Shiny and new…
The old iron fountain had seen better days; that’s for sure. Many, many years ago (over 20 now) it was the star of a brand new garden shop, and its place of prominence was at the very center of the entrance…the shiny black finish was reflected in the pool of water filling the large, shallow basin.
Maybe some of you remember when you had to walk around it, in all its glory, to reach the greenhouse. Though I have to say I wasn’t overly fond of the giant snails in this old photo!
Can you see the dog in the fountain?
The beautiful fountain was a fixture it seemed. Soon, the neighborhood dogs discovered the cool water in the large basin – it was a common sight to see a large lab or some other dog (Where did they come from anyway?) lolling in the water, tongue out, happy, happy.
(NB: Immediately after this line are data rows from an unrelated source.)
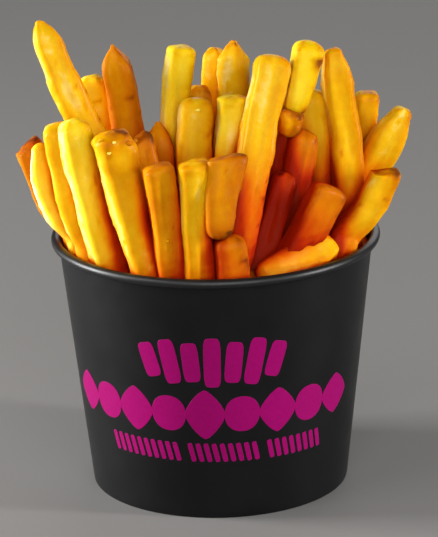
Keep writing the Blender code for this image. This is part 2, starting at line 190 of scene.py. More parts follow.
# How toasted the crust is, from 0 to 1: a plain face, and what each pattern and place adds.
# The last one is painted light: it makes faces to the left paler, as if lit from the upper
# left, and faces to the right browner, as if in shade.
PLAIN_TOAST = 0.38
PATCH_TOAST = 0.11
MOTTLE_TOAST = 0.04
STREAK_TOAST = 0.11
CORNER_TOAST = 0.16
TIP_TOAST = 0.24
LUMP_TOAST = 0.30
BROKEN_TOAST = 0.34
SPOT_TOAST = 0.3
PAINTED_SIDE_LIGHT = 0.12

# Loose crumbs and crystals of starch stuck to the crust: the fry's number in SHOWN, the share
# of its length, the side in degrees from the front to the right, the radius and the colour.
CRUMBS = (
    (7, 0.97, -30, 0.9, "golden"), (7, 0.90, 50, 1.2, "browned"), (7, 0.94, 10, 0.6, "pale"),
    (7, 0.88, -10, 0.5, "pale"), (8, 0.97, 0, 1.0, "browned"), (13, 0.93, 10, 0.6, "pale"),
    (9, 0.30, -10, 0.6, "golden"), (5, 0.97, 60, 0.8, "golden"),
)
CRUMB_TOAST = {"pale": 0.30, "golden": 0.55, "browned": 0.55}

# Colour of the crust by how toasted it is, and the painted shade tint it takes by how deep in
# the heap it lies: darker and redder where little light gets in.
POTATO_TONES = {
    "pale": ((0.14, "#F2E6AC"), (0.37, "#E8CA30"), (0.60, "#DEB408"), (0.82, "#C28002"),
             (0.98, "#7A3C0C")),
    "golden": ((0.12, "#ECD684"), (0.35, "#DCAC10"), (0.58, "#D08E00"), (0.80, "#B46400"),
               (0.98, "#6E3409")),
    "browned": ((0.06, "#D8A418"), (0.30, "#CC8802"), (0.56, "#BC6A00"), (0.80, "#9C4C00"),
                (0.98, "#5E2A09")),
}
PAINTED_SHADE_TINT = ((0.16, "#FFFFFF"), (0.36, "#FFEEC4"), (0.54, "#FCC474"), (0.70, "#EE8222"),
              (0.84, "#D04404"), (0.97, "#9C1C00"))

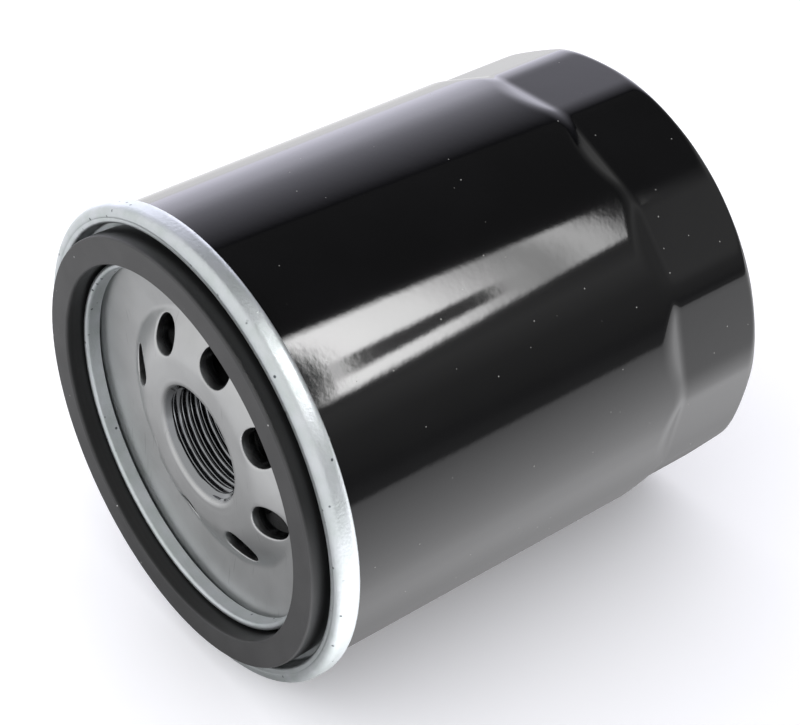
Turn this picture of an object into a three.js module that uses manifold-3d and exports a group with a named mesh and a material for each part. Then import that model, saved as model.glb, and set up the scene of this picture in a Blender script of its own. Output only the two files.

Keeping the fountain filled was a chore, and we quickly discovered a definite flaw in the design. The basin was too shallow to hold enough water – ever! So, to keep the fountain running consistently, we had to fill it continuously. Boy, the dogs really loved that. They kept coming…cool, running water any time they wanted it – such a treat!
After many years of fighting this, we decided to move the fountain into the greenhouse, but after one disastrous attempt to use it for a glorified goldfish pond (Note: Goldfish do not like iron or rust.), we finally gave up and it met it’s inglorious fate stored under a table…the enormous basin turned upside down and covered with plastic. The top tiered portion ended up outside, leaning precariously on its side, a sad sight for anyone who remembered it in its heyday.
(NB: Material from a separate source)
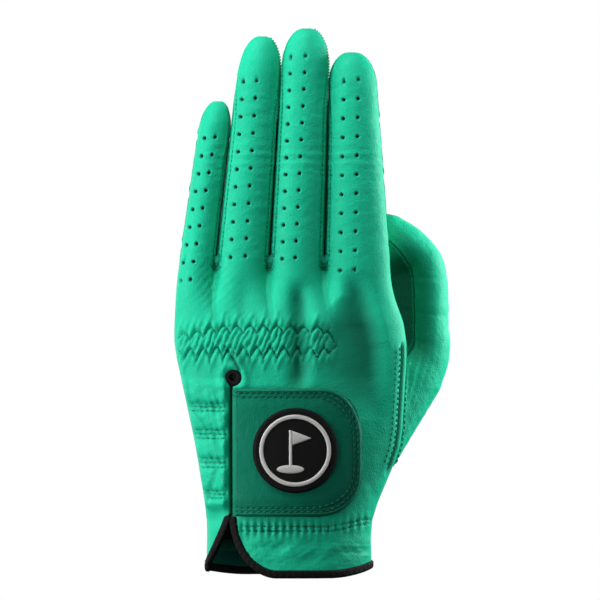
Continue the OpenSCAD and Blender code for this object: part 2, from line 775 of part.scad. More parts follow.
// The sewn edge of the thumb: along the hand's side line in front, along the thumb hole on the palm
function thumb_edge(a, o) =
    a < 180
    ? let (z = hole_z(a, -seam_gap)) [right_at(z) + o, seam_gap, z]
    : let (
        z = hole_z(a, -seam_gap),
        x = hole_x(a, -seam_gap)
    ) [x + (a < 200 || a > 340 ? o : 0), max(seam_gap, skin_at(x, z, 1, o)), z];

thumb_cols = 8;
thumb_turn = 0.8;
function inner_a(j, sweep) = mix(360 - sweep + thumb_turn, 360 + sweep - thumb_turn, j / thumb_cols);
function outer_a(j, sweep) = mix(sweep + thumb_turn, 360 - sweep - thumb_turn, j / thumb_cols);
function wrap(a) = a >= 360 ? a - 360 : a;

module thumb_base(inner_side) {
    function angle(j) = wrap(inner_side ? inner_a(j, thumb_sweep) : outer_a(j, thumb_sweep));
    function row(k, o) = [for (j = [thumb_cols:-1:0]) thumb_ring(k, angle(j), o)];
    function edge(o) = [for (j = [thumb_cols:-1:0]) thumb_edge(angle(j), o)];
    function grid(o) = [edge(o), mix_rows(edge(o), row(0, o), 0.5), row(0, o), row(thumb_cut, o)];
    color("mediumseagreen") sheet_solid(grid(0), grid(-leather_t));
}
function mix_rows(a, b, t) = [for (i = [0:len(a) - 1]) mix(a[i], b[i], t)];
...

I’d been wanting to move the top portion and plant it, but busy seasons came and went and there just didn’t seem to be the time or inclination (It is a very heavy piece of iron!). This summer, though, Jamie found the perfect spot in the greenhouse, and I planted it up. It has a new life once again as a fixture of Oak Street Garden Shop!
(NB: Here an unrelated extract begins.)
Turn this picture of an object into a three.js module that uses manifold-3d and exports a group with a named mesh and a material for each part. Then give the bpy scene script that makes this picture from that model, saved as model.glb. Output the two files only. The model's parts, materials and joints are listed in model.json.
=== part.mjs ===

Because the three basins are designed to hold water, the plants needed to be those that don’t mind moisture. I also wanted to have enough plants cascading to create a “fountain” effect, as well as some to create fullness but not get too large. We’ll see how it grows out.
Saxifraga stolonifera, strawberry begonia, was the first plant I chose. These are wonderful perennial groundcovers in moist, shady spots of the garden. Hopefully they will spread and cascade over the edge happily in their new home.
Next I added a dark leaved trailing coleus. Yes, there is a coleus that really spills! In addition, I tucked in a bit of pilea ‘Aquamarine’ – this plant seems to be able to grow in any conditions and I’m testing it here to see how it does. That’s one of the luxuries of working in the greenhouse – we can always substitute another plant if need be!
One of the filler plants I used was a tiny grass, Acorus minimus – all the acorus love moisture so it should do well. I rounded out the filler plants with a few ferns and another bog plant called Syngonanthus chrysanthus ‘Mikado’. This is a definite test since we know next to nothing about this plant; however, the fountain basin should give it the boggy conditions it is supposed to prefer!
I’m glad the fountain has a new life and hope the planting grows out the way I envision it. The large basin is in yet another new spot outside, leaning against a sturdy wall. Hmmm… what next for it , I wonder? Only time will tell.